• Exercise prompt: Please copy the lines below exactly, from the first one through the line showing "seat_gap = 0.1".

■ ■ ■

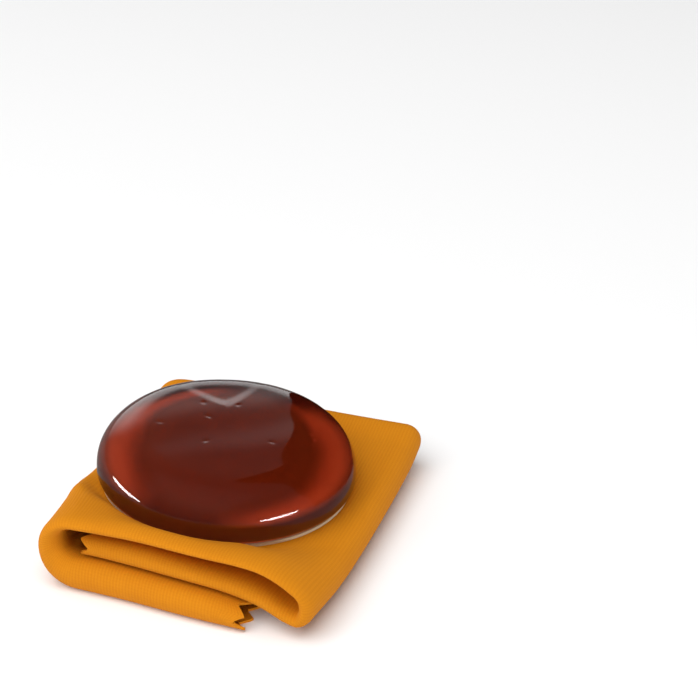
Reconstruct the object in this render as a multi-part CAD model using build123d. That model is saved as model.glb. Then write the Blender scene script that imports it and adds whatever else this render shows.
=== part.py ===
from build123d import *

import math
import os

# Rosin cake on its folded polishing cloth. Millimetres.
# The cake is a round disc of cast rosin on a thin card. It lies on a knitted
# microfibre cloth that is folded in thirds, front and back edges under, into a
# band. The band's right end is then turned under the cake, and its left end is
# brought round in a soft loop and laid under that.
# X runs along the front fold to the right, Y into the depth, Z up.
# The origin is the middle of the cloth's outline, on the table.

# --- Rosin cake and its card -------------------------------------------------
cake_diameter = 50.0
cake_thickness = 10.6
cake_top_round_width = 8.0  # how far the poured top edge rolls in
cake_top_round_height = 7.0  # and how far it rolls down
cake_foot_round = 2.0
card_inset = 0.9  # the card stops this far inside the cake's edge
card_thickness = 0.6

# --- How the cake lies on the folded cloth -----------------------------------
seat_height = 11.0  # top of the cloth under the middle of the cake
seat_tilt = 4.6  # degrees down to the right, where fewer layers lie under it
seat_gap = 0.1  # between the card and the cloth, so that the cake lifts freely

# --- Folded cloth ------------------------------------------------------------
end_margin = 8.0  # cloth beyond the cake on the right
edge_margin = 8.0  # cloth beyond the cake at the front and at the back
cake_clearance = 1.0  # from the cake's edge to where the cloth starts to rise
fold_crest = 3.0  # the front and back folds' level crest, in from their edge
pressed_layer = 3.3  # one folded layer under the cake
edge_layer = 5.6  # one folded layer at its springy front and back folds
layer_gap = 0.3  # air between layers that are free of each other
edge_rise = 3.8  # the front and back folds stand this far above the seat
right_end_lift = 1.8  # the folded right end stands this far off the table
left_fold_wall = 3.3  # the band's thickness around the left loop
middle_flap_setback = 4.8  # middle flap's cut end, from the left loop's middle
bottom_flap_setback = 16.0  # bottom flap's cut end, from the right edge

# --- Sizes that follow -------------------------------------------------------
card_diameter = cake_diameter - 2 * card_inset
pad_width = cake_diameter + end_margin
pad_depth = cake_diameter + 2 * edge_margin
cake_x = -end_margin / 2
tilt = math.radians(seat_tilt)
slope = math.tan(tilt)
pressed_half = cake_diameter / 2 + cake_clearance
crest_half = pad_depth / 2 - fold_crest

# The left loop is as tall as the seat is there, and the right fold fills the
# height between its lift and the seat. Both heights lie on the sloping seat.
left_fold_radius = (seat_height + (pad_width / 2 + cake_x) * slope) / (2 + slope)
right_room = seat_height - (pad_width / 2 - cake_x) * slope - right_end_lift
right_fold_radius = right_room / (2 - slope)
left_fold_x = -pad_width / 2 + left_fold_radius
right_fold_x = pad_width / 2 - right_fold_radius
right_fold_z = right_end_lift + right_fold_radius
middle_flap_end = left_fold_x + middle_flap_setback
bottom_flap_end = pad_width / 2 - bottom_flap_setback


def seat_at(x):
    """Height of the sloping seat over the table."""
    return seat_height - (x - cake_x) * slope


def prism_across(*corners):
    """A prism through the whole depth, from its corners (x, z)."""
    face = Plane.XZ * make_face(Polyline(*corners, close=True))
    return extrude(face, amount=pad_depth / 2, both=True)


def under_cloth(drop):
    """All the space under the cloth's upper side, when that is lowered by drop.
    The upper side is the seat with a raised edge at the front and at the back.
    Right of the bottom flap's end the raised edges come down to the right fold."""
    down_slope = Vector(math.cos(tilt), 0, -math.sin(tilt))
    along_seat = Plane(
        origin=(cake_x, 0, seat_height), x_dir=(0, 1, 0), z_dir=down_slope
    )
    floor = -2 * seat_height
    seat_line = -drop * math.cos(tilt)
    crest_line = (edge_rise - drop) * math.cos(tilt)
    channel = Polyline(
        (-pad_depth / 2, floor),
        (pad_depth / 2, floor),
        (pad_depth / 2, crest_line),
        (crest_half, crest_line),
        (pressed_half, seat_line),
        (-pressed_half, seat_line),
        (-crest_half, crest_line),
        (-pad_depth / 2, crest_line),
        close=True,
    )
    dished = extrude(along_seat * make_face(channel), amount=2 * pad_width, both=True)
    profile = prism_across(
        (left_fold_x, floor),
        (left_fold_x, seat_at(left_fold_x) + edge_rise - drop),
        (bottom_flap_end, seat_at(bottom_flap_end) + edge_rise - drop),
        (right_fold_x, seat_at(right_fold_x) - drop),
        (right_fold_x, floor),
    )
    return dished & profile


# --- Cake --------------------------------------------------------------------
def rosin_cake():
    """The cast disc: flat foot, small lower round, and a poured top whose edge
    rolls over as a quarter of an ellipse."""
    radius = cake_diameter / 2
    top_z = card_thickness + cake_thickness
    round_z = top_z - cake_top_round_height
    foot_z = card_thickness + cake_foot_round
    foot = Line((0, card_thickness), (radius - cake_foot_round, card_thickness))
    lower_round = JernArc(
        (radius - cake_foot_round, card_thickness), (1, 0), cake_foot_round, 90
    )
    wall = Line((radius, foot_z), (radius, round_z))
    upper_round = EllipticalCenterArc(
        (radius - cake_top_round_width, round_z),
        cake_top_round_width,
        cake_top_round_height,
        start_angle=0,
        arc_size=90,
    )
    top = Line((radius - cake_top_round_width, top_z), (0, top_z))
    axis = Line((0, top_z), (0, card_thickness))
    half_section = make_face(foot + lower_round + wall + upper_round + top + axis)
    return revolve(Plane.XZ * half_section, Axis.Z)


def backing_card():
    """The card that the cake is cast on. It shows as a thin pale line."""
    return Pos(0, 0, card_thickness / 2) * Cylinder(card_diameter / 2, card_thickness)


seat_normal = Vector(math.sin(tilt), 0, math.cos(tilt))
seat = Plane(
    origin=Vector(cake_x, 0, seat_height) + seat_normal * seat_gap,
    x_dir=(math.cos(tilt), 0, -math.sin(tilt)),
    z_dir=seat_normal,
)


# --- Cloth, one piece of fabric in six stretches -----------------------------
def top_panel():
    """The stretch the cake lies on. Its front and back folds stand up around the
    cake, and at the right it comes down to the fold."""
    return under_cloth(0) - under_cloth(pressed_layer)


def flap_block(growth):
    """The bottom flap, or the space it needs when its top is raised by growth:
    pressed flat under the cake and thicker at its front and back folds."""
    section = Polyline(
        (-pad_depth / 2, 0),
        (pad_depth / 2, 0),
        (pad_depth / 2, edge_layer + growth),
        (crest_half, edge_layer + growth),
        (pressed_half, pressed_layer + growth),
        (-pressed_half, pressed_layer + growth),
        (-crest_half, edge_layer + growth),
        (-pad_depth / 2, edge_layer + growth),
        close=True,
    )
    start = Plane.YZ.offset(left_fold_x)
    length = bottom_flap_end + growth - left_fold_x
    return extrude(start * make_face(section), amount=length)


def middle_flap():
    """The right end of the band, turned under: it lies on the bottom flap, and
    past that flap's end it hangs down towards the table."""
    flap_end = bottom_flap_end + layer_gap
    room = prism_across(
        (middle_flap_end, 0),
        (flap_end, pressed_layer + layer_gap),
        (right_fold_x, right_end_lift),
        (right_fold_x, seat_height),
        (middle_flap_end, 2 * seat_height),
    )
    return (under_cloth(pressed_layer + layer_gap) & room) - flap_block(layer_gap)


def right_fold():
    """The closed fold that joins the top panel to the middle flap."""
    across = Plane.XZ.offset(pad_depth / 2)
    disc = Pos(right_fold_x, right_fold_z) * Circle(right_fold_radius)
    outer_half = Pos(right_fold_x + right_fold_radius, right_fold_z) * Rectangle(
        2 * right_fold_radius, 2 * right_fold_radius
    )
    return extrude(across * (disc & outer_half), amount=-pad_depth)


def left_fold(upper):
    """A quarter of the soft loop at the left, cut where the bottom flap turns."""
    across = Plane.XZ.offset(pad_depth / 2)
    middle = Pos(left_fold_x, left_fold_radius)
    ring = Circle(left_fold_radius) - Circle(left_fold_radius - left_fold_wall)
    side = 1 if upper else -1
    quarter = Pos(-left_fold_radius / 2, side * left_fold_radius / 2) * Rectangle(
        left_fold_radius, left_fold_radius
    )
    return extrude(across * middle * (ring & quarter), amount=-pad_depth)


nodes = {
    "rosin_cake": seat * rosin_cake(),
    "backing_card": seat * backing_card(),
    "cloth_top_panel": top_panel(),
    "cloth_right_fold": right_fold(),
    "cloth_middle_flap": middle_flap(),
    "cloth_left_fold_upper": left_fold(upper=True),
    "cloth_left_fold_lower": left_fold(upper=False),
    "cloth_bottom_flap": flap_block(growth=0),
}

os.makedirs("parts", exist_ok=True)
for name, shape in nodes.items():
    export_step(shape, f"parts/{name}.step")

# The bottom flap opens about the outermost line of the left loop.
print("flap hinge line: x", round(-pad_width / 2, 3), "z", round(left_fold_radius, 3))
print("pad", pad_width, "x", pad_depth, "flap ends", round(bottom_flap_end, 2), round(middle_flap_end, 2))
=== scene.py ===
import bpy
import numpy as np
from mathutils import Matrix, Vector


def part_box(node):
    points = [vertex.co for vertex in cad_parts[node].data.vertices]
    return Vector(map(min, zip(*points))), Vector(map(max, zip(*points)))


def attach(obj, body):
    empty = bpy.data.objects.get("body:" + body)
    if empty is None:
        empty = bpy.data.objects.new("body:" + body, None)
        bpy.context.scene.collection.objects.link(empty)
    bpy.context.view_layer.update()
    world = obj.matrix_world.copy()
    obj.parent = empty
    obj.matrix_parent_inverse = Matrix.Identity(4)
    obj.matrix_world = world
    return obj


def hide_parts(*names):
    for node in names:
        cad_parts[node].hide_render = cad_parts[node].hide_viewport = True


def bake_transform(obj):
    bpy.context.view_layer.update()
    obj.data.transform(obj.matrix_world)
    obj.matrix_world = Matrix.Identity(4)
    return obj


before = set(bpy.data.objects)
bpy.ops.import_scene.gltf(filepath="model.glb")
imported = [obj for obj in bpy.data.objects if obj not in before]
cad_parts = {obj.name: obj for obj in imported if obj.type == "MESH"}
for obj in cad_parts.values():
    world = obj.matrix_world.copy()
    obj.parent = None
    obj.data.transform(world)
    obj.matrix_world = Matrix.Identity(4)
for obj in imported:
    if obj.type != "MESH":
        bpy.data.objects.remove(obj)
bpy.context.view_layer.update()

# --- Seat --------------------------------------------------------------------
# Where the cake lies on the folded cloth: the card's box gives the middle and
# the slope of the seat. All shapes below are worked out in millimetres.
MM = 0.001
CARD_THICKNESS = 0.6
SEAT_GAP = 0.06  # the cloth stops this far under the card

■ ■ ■

• Output for this exercise:
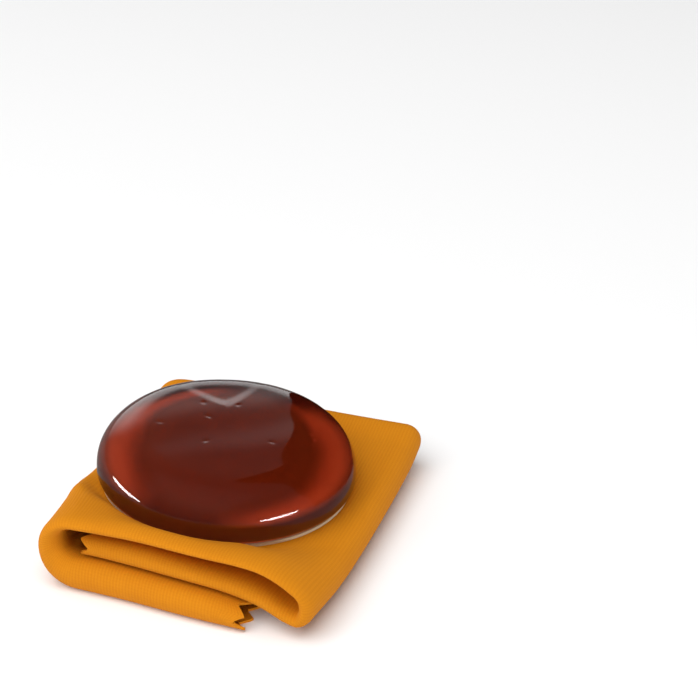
Reconstruct the object in this render as a multi-part CAD model using build123d. That model is saved as model.glb. Then write the Blender scene script that imports it and adds whatever else this render shows.
=== part.py ===
from build123d import *

import math
import os

# Rosin cake on its folded polishing cloth. Millimetres.
# The cake is a round disc of cast rosin on a thin card. It lies on a knitted
# microfibre cloth that is folded in thirds, front and back edges under, into a
# band. The band's right end is then turned under the cake, and its left end is
# brought round in a soft loop and laid under that.
# X runs along the front fold to the right, Y into the depth, Z up.
# The origin is the middle of the cloth's outline, on the table.

# --- Rosin cake and its card -------------------------------------------------
cake_diameter = 50.0
cake_thickness = 10.6
cake_top_round_width = 8.0  # how far the poured top edge rolls in
cake_top_round_height = 7.0  # and how far it rolls down
cake_foot_round = 2.0
card_inset = 0.9  # the card stops this far inside the cake's edge
card_thickness = 0.6

# --- How the cake lies on the folded cloth -----------------------------------
seat_height = 11.0  # top of the cloth under the middle of the cake
seat_tilt = 4.6  # degrees down to the right, where fewer layers lie under it
seat_gap = 0.1  # between the card and the cloth, so that the cake lifts freely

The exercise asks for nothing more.